Once the table had all cleaned out I told Zach, “Man, you are killing me!”

Bo walked up around 3 pm as José Tapia was giving Danny and I some back-story on the La Independencía de Mexico celebration. He pulled me aside and let me know that Zach had felt Jacob out about his tolerance of practical jokes after lunch, and whether he was a fan of them or not. He had quickly said he was not and doesn't care for them at all.

“Well shit,” I said to Bo, “I guess I'm going to have to be mature about this. I'll tell Rebecca I was joking.” Danny was sad about the limp reality of me having to come clean on this. He wanted the fun to continue. Feeling paternal to the guy already, I told him of the fine line between humor and cruelty. Now Rebecca will fall into the doesn't-believe–a-word-Isay crowd, which happens to me from time to time.

The rest of the workday was hilarious. I was learning that Pancho definitely holds the operations down and is a great leader.
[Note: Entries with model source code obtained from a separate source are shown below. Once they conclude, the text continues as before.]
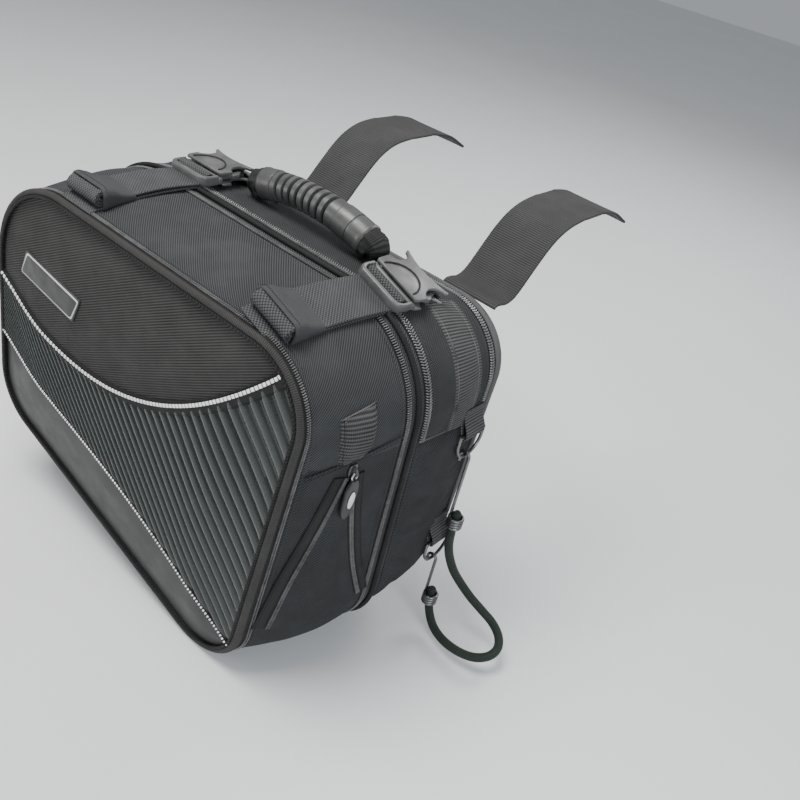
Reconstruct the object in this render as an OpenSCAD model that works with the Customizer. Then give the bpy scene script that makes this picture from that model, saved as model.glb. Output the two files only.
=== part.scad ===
// Soft motorcycle saddlebag that hangs beside the seat from two over-seat straps.
// Frame: origin at the centre of the back panel's rear face, +X towards the front
// of the motorcycle, -Y outwards away from it, +Z up. Millimetres.

/* [Bag] */
// Depth from the back panel to the outer face
bag_depth = 210; // [200:1:220]
// Thickness of the padded side fabric
fabric = 3; // [2:0.5:4]
// Height of the seam where the upper fabric meets the lower boot
seam_z = 55; // [50:1:58]
// Depth of the outer pocket behind the front panel
pocket_depth = 47; // [40:1:55]

/* [Straps and buckles] */
// Width of the compression webbing
strap_w = 46; // [38:1:48]
// Thickness of the webbing
strap_t = 2; // [1.5:0.1:2.5]
// Place of the front compression strap along the bag
front_strap_x = 132; // [128:1:134]
// Place of the rear compression strap along the bag
rear_strap_x = -86; // [-90:1:-80]
// Width of the buckles
buckle_w = 58; // [54:1:60]
// Width of the over-seat straps
seat_strap_w = 55; // [45:1:60]
// Thickness of the over-seat straps
seat_strap_t = 3; // [2:0.5:4]

/* [Handle] */
// Length of the rubber grip
grip_length = 124; // [110:1:126]
// Diameter of the rubber grip
grip_d = 28; // [24:1:30]

/* [Hardware] */
// Wire diameter of the D-rings and hooks
wire_d = 3; // [2.5:0.1:3.2]
// Diameter of the elastic cord
cord_d = 8.5; // [7:0.5:9]

/* [Hidden] */

round_fn = 48;      // round parts that other parts fit
arc_steps = 8;      // segments in each rounded corner of the bag
cord_sides = 10;

// The bag's outline is a rounded quadrilateral that changes with depth. Corners run
// rear top, front top, front bottom, rear bottom, as [x, z] and a corner radius.
back_corners = [[-205, 140], [215, 143], [205, -140], [-212, -75]];
mid_corners = [[-198, 155], [206, 155], [206, -175], [-206, -115]];
face_corners = [[-190, 149], [194, 149], [151, -195], [-200, -100]];
back_radii = [80, 50, 50, 60];
mid_radii = [95, 85, 60, 60];
face_radii = [95, 52, 55, 50];

// Depth of each seam and zip, from the back panel outwards
panel_y = -5;
binding_y = -7;
cover_zip_y = [-8, -12.5];
main_zip_y = [-81, -84.6, -85, -88.6];
boot_end_y = -88.4;
piping_y = -97;
expansion_zip_y = [-103, -105.3, -105.7, -108];
gusset_end_y = -197;
front_zip_y = [-197, -199.6, -200, -204];
board_y = [-202.2, -204.8];
skin_y = [-205, -208.5];
edge_piping_y = -207;
pocket_y = gusset_end_y + pocket_depth;

coil_proud = 1;     // how far a zip coil stands out of the fabric
sewn = 0.3;         // gap between layers that are sewn to each other
clear = 0.3;        // gap between parts that move past each other

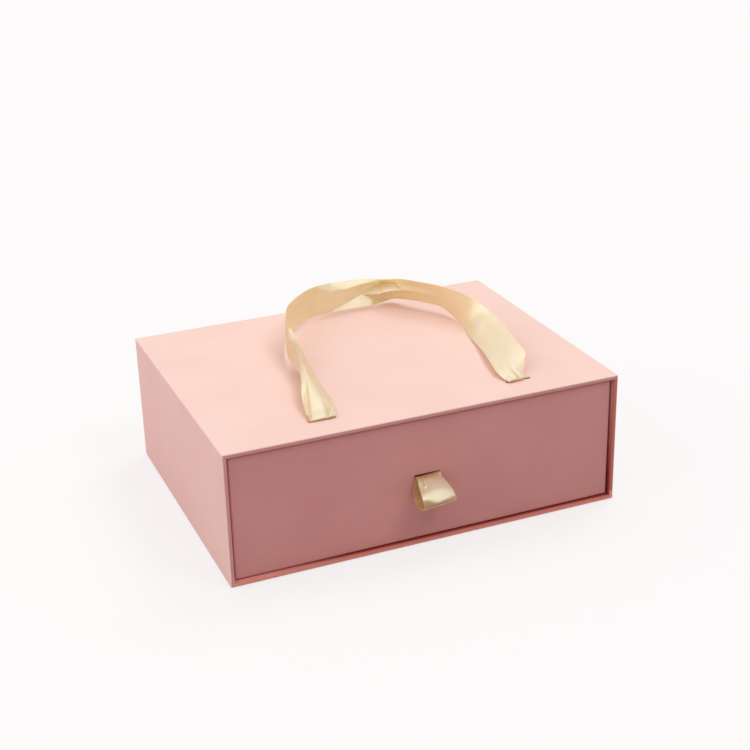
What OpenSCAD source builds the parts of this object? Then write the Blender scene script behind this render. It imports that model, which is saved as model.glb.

At the end of the afternoon break I asked Rebecca to come into the breakroom and I quietly confessed to her. “I have to come clean on something. Jacob Mauney does not have a six-foot-three blinged out black girlfriend in Oakland. I'm sorry. It was a joke. I'd forgotten I'd said it.”

She made a play of slapping me and was shocked. “Oh! You!”

And here I was, making one small step toward a greater, yet distant maturity.